## Data extract
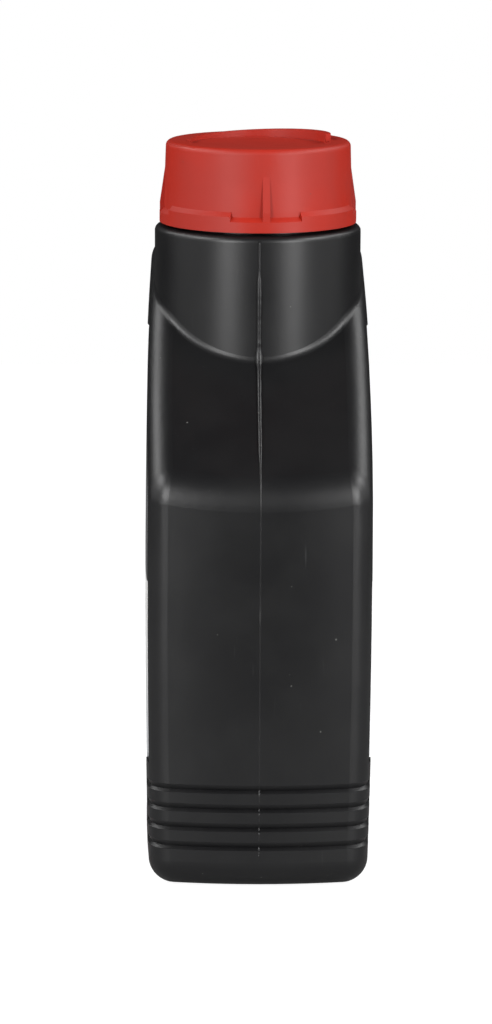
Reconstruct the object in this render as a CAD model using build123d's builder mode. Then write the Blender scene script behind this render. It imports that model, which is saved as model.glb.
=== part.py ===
from build123d import *
from math import asin, cos, degrees, hypot, radians, sin, sqrt
import os

# A flat one-litre motor oil bottle, blow moulded, with a screw cap.
# Millimetres. +Z is up, X runs through the thickness, Y runs along the long side.
# The origin is under the middle of the bottle, on the surface it stands on.
# The neck is offset towards +Y, and a long sloping shoulder falls away towards -Y.

# ---- body of the bottle ----
body_length = 108.0        # from the narrow -Y face to the narrow +Y face
half_thickness = 34.8      # at the fullest height, in the middle of the long side
fullest_z = 85.0           # height where the long sides bulge most
side_height_radius = 3200.0    # curve of a long side seen from the end
side_plan_radius = 1045.0      # curve of a long side seen from above
end_plan_radius = 150.0        # curve of a narrow side seen from above
wall = 0.95

crease_z = 121.6           # where the narrow side turns into the sloping shoulder
far_shoulder_z = 166.0     # where the far narrow side turns into its shoulder
ridge_end_gap = 15.0       # from the far narrow side to the ridge between the shoulders
ridge_rise = 0.7           # the ridge, before it is rounded, above the turret's top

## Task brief
Restate the listing in full, word for word.

## Completed exercise
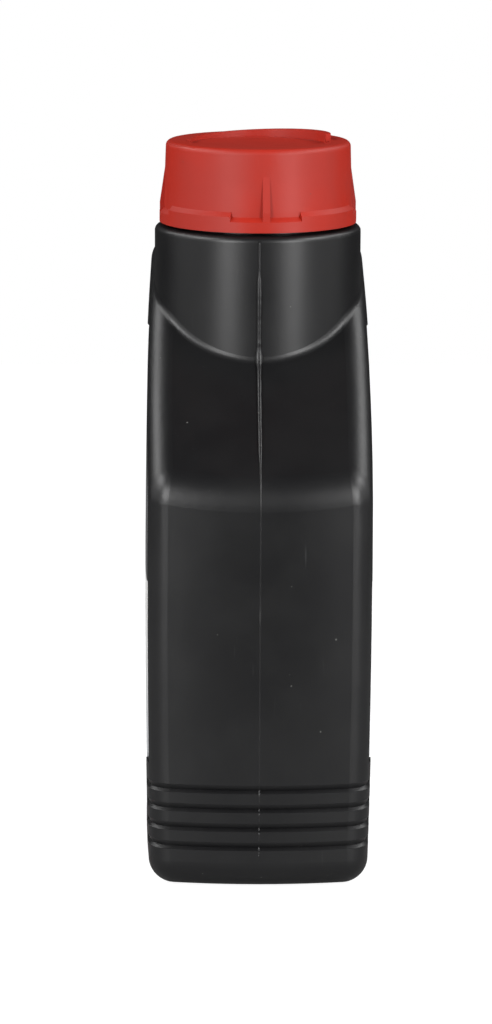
Reconstruct the object in this render as a CAD model using build123d's builder mode. Then write the Blender scene script behind this render. It imports that model, which is saved as model.glb.
=== part.py ===
from build123d import *
from math import asin, cos, degrees, hypot, radians, sin, sqrt
import os

# A flat one-litre motor oil bottle, blow moulded, with a screw cap.
# Millimetres. +Z is up, X runs through the thickness, Y runs along the long side.
# The origin is under the middle of the bottle, on the surface it stands on.
# The neck is offset towards +Y, and a long sloping shoulder falls away towards -Y.

# ---- body of the bottle ----
body_length = 108.0        # from the narrow -Y face to the narrow +Y face
half_thickness = 34.8      # at the fullest height, in the middle of the long side
fullest_z = 85.0           # height where the long sides bulge most
side_height_radius = 3200.0    # curve of a long side seen from the end
side_plan_radius = 1045.0      # curve of a long side seen from above
end_plan_radius = 150.0        # curve of a narrow side seen from above
wall = 0.95

crease_z = 121.6           # where the narrow side turns into the sloping shoulder
far_shoulder_z = 166.0     # where the far narrow side turns into its shoulder
ridge_end_gap = 15.0       # from the far narrow side to the ridge between the shoulders
ridge_rise = 0.7           # the ridge, before it is rounded, above the turret's top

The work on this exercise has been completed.